见了秦果啰里啰嗦的,恨不能把这几天的话全部说完。

秦家都听烦了。

感觉时间差不多了,站起来说:“你继续卖饼,我回家给我爸做饭了,对了我还得给周芒野也做上。吃完饭还要去干活。”

邓保和说:“干什么活?要我帮忙吗。”

“不用,你来就成了电灯泡了。”

秦果看了一眼盖起来的货架上的商品,转身出了小店。

邓保和是典型的碎嘴子,心里装不住事儿,有事嘴里就说出来了。

她没把童天赐的事情告诉他。

因为牵扯到拐卖儿童的事情,当年尚祖明丢了,家里人就去公安局报了案,现在人找到了应该去销案。

这事暂时不能说出去。

秦果绕了一圈回家做饭,邓保和继续回到店里,坐在小凳上,看着面前摆的酥饼油饼,想着未来的老丈人扭曲的脸,心里真是酸甜苦辣五味俱全。

他为自己草率的决定感到后悔,也为没经过大脑,就跟卢敬儒说出自己的想法后怕。

他才从学校刚刚毕业,还没真正走上社会的,从来是想什么说什么,那天见过班主任孙老师之后,真的有了一种复读一年,继续高考的强烈的愿望。

老师跟他描绘出的蓝图,让他心情澎湃。

他只是担心卢菊兰会接受不了他这个想法,以为老丈人好歹是读过书的人,他也经常把万般皆下品,唯有读书高挂在嘴上,想来这样的人,肯定一定会支持他继续读书。

就没想到会造成这样的后果。

如果卢敬儒身体健康,倒也罢了。可是他现他只是随口说了那么一句,他便病情加重,口斜眼歪,说话含糊,脚底不稳,四肢无力。

他心理负担很重,觉得自己好像是罪魁祸首,是他的话加重了卢敬儒的病情,他知道因为卢敬儒口齿不清,一急一生气更说不出来话,所以卢贵才卢贵生卢菊兰才不知道是因为他说的话,导致这样的事情发生。

他也不敢说,这两天只是规规矩矩的,早上来晚上回去,认认真真的跟着学手艺。

可是卢敬儒看起来还在教他,却是带着气,他的面部表情越来越丰富,不停的抽搐着嘴,斜着眼睛流着口水,那只不听使唤的手也一直对着他指指点点,甚至还想抬起脚踹他。

导致做出来的东西根本没有了以前的味道,这几天熟客都开始提意见了,说酥饼不酥了,油饼不脆了。

可他什么都不敢说。

跟着学了几天,他真的是连第一步,挑面粉都没学会。

他低头拉梦无精打采的,卢菊兰提着食盒,在街道走了一圈返了回来,今天的生意也不太好,在街上转了一圈,才卖出去了两块酥馍。

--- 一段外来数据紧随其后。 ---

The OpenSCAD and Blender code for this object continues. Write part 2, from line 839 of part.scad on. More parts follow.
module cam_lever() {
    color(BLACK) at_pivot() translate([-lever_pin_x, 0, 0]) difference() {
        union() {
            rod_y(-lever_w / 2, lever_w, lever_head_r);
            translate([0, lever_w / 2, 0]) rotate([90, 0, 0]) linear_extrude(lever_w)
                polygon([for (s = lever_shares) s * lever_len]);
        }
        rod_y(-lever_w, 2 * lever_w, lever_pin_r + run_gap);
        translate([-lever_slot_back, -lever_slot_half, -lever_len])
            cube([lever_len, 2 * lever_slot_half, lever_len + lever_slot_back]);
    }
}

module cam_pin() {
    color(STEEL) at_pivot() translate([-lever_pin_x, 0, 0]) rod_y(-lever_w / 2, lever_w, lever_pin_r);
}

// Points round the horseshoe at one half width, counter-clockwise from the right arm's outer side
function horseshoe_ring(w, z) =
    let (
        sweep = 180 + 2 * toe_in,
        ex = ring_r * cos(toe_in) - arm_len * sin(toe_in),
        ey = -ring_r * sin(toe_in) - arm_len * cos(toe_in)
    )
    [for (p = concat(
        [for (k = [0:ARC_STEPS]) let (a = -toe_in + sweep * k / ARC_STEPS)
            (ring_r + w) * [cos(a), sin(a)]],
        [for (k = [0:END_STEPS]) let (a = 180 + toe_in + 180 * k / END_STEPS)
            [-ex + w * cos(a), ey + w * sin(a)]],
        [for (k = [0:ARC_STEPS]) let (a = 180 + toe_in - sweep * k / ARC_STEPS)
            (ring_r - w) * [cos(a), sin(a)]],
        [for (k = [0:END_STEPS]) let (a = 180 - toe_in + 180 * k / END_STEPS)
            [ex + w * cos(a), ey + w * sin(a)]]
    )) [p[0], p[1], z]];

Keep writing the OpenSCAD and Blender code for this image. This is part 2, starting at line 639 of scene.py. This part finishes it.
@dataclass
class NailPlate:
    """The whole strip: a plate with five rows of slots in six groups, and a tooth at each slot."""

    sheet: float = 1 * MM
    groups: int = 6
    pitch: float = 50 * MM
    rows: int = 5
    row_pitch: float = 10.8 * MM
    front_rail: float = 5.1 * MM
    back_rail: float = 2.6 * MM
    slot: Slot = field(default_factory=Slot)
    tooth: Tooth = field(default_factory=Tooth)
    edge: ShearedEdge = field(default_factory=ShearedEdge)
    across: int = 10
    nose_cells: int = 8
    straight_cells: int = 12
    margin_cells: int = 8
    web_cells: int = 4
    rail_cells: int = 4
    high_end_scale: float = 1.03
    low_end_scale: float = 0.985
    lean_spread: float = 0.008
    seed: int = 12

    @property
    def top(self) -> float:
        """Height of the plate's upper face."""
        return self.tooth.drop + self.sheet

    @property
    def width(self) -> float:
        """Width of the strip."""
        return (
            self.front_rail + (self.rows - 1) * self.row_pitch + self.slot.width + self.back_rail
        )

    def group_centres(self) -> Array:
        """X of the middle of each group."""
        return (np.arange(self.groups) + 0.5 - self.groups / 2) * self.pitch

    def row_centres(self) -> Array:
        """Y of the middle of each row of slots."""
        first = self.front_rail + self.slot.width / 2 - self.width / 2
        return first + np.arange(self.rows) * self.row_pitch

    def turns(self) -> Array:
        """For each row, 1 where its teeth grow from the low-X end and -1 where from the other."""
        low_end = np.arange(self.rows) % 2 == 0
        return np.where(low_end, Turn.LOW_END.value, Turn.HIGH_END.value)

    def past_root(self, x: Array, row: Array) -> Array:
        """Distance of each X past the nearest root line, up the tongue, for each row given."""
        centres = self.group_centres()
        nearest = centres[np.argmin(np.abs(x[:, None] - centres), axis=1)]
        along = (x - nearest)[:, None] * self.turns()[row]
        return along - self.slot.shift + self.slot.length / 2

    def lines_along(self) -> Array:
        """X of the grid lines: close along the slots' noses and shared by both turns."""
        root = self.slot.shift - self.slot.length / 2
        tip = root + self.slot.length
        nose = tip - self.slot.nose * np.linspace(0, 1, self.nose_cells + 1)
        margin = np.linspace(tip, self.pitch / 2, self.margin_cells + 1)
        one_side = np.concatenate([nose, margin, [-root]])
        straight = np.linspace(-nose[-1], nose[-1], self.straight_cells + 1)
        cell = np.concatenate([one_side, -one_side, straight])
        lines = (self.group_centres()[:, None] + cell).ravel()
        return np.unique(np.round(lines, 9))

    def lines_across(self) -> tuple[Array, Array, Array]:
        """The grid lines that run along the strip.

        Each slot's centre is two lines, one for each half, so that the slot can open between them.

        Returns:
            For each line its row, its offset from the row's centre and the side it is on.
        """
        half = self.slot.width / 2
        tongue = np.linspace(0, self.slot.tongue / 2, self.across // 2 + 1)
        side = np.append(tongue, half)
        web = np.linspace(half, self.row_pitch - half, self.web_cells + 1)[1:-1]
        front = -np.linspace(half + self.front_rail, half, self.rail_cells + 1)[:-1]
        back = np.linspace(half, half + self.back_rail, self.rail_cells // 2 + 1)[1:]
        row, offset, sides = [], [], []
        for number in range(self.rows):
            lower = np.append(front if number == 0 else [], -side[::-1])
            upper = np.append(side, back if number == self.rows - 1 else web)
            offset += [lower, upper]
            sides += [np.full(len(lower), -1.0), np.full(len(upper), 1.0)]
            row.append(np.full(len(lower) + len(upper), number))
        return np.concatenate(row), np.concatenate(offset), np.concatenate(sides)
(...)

她心里也有事,虽然不知道父亲跟邓保和之间到底发生了什么,但是两人肯定发生了什么。

卢敬儒的脾气她知道,那是又臭又倔一酸到底的。

当年包产到户之后,大哥已经十七八岁了,他要去b省找母亲花蝶儿,卢敬儒不许,父子俩从此结下了冤仇。